In 2016 the citizen-outsider needs no special favor to
witness the insider trading, groveling at fundraiser dinners, and the revolving
door from elected office to privileged relationships. On the virtual
battlefield, the first amendment can just as easily be invoked over dark money
and cyber warfare as it can over freedom of speech, the press, and assembly. As
a world awash in WikiLeaks turns transparent, the more delusional our
conventional reality becomes. Think of elected leaders publically worshipping
at the altar of Horatio Alger and square that with a recent Derek Thompson
piece in the Atlantic on America's Monopoly Problem:
"The land of the big. And the home of the
consolidated."
It's not just that the status quo works for those in power.

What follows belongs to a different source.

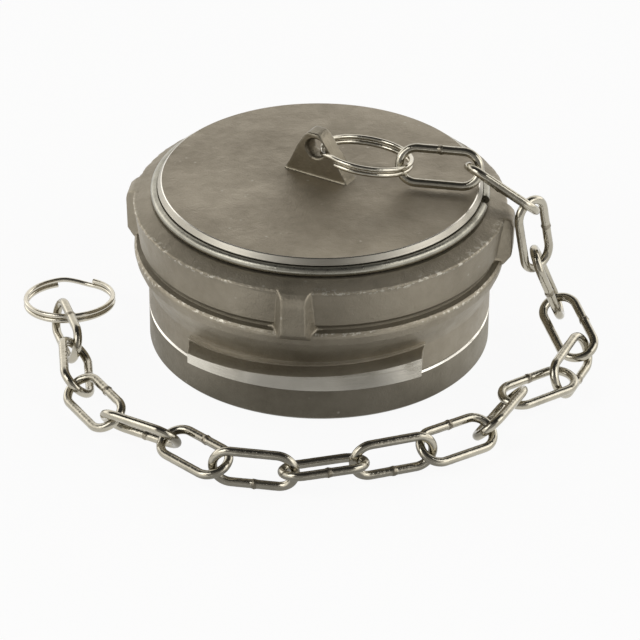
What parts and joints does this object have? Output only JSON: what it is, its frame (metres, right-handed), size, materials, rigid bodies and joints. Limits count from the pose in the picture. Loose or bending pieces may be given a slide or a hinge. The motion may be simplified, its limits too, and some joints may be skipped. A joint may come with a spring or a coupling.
{
  "type": "blind plug",
  "caption": "Round cast blind plug with a turning locking ring of ramps and spanner lugs, a hollow underside with a face gasket, and a keeper chain with split rings.",
  "frame": {"origin": "centre of the open face that meets the other coupling, on the surface the plug stands on", "axes": "+Z along the plug's axis from the open face to the closed top with the eye; -Y towards the picture's viewpoint"},
  "size_m": [0.2091, 0.1838, 0.0794],
  "materials": {
    "cast_body": "as-cast stainless steel, warm grey",
    "cast_ring": "as-cast stainless steel with machined ramp faces",
    "spring_wire": "bright round spring wire",
    "gasket": "moulded black rubber",
    "ring_steel": "polished stainless split ring",
    "chain_steel": "polished welded stainless chain"
  },
  "bodies": {
    "plug": {"plug_body": "cast_body", "snap_ring": "spring_wire", "face_gasket": "gasket", "eye_split_ring": "ring_steel", "chain_link_01": "chain_steel", "chain_link_02": "chain_steel", "chain_link_03": "chain_steel", "chain_link_04": "chain_steel", "chain_link_05": "chain_steel", "chain_link_06": "chain_steel", "chain_link_07": "chain_steel", "chain_link_08": "chain_steel", "chain_link_09": "chain_steel", "chain_link_10": "chain_steel", "chain_link_11": "chain_steel", "chain_link_12": "chain_steel", "chain_link_13": "chain_steel", "chain_link_14": "chain_steel", "chain_link_15": "chain_steel", "chain_link_16": "chain_steel", "chain_link_17": "chain_steel"},
    "ring": {"locking_ring": "cast_ring"},
    "end_ring": {"end_split_ring": "ring_steel"}
  },
  "joints": [
    {"name": "ring_turn", "type": "hinge", "parent": "plug", "child": "ring", "pos_m": [0, 0, 0.035], "axis": [0, 0, 1], "continuous": true},
    {"name": "end_ring_swing", "type": "hinge", "parent": "plug", "child": "end_ring", "pos_m": [-0.09555, -0.00276, 0.008], "axis": [0.247, 0.077, 0.966], "range_deg": [0, 60]}
  ]
}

It's that the only power the average voter holds is to punish the system with
their votes – however many entangled pieces may vaporize before the new
administration takes office.
Vandalism in the Voting Booth
It's a sobering reminder:
- Everyone's a special interest.
- Everyone's a single interest voter.
Never before have
so many in one camp taken collective action to block, deny, and ultimately
prevent the will of the other. Whoever emerges will earn a mandate – not to lead
but to defend and deflect the howls of protest from the vengeful and affronted.
When moral compasses run afoul of legal codes the disenfranchised are not only
ostracized but banished from the larger community. The only option between
conquest and surrender is the escape of withdrawal – to fantasy elections.
Level With My Playing Field
I've fixated lately on America's nose-diving attention to
NFL games. At the core of football as distraction are the conventions of rules
and trappings of the non-events to be endured: first down measurements, thrown
flags, PSAs, timeouts, stretchers, stats, commercials, and station
identifications for starters.
Why do we want to throttle our collective attentions – pull them off to the
side of the road for the passing ambulance corps – when we can lock into the
pay-offs of games called by our plays, players, strategies, and even our own
rules. From the first tax loophole to the last tacked on amendment, what can be
more American than playing by those?
Fantasy elections tackle another largely unaddressed need
and that's a level playing field for rating politicians. Key to this shift is
that voters and not fact-checkers are the ratings agencies. Not only do fantasy
voters have the same fact base to draw from but they decide which facts on
which to make that determination:
- Is the candidate an established politician? Then up comes crime stats, graduation rates, income levels, unemployment numbers and a host of pocketbook-slanted app counters.
- Is the candidate an entertainer? What are their follower numbers on social media? What kind of box office ratings do they attract and what attentions of ours do they pledge to hold if they win?
- Are they a titan of industry? How many jobs did they create, how much value did they return to shareholders, and how much of it was shared among the wider communities impacted by their success?
The yanking of the Republican and Democratic
umbilicals from the womb of the American electorate. In such a scenario the
color wars of red and blue, the racial rancor of black and white, the belief
battles between religion and science and that widening gulf between the 1% and
the remaining population on earth. That great reckoning is about liking,
loathing, and/or reserving judgment on the myriad of stances, roles, policy
positions, and alliances that collect around the limited choices we have in a
candidate X versus Y world of today.
Scheduled Departures
With fantasy elections voting freedoms are extended to a
list of top ten issues. These picks are not subject to the whim of mass
shootings, unscripted gaffes, or other orchestrated surprises. As a set of
chronic conditions and tough problems, they are resistant to the whirlpool of
visceral gratification that pulses through the cable news circuit. They are not
a list to be bought or placated by a power-broker. There will be repeated
tallies throughout the play-offs – um, I mean primaries – where fantasy voters
can begin linking their leanings to the stances they're hearing on the campaign
trail:
- Imagine a time when an agnostic voter can bypass abortion entirely?
- Fathom a contest where pro-lifers can step over the commotion about where to send troops under which war game scenario?
- Dream of a debate where a deficit hawk can tie entitlement spending to the non-partisan fact that fewer workers are supporting more retirees?
- Conceive of a world where a living wage bill garners more attention than elderly white elites waxing nostalgic about their self-made careers?
Fantasy or Fiction
Fantasy elections permit the voter the satisfaction of not
only voicing their concerns but choosing the issues that concern them in the
first place. Politicians can't choose us like voting cattle from some
demography-based meat market. They can't pony up based on delivery us like some
kind of tribally-connected takeout order arranged according to a standard
issuance of dog whistles:
- So-and-so's trying to take away your such-and-such
- This-and-that's trying to make you pay their way and their wares and cares.
To paraphrase the late Tip O’Neil: All politics is (not only)
local. It's frontal lobal. That's an Election Day fantasy that can bring democracy
back to the ballot, no matter who wins tomorrow or protests the day after.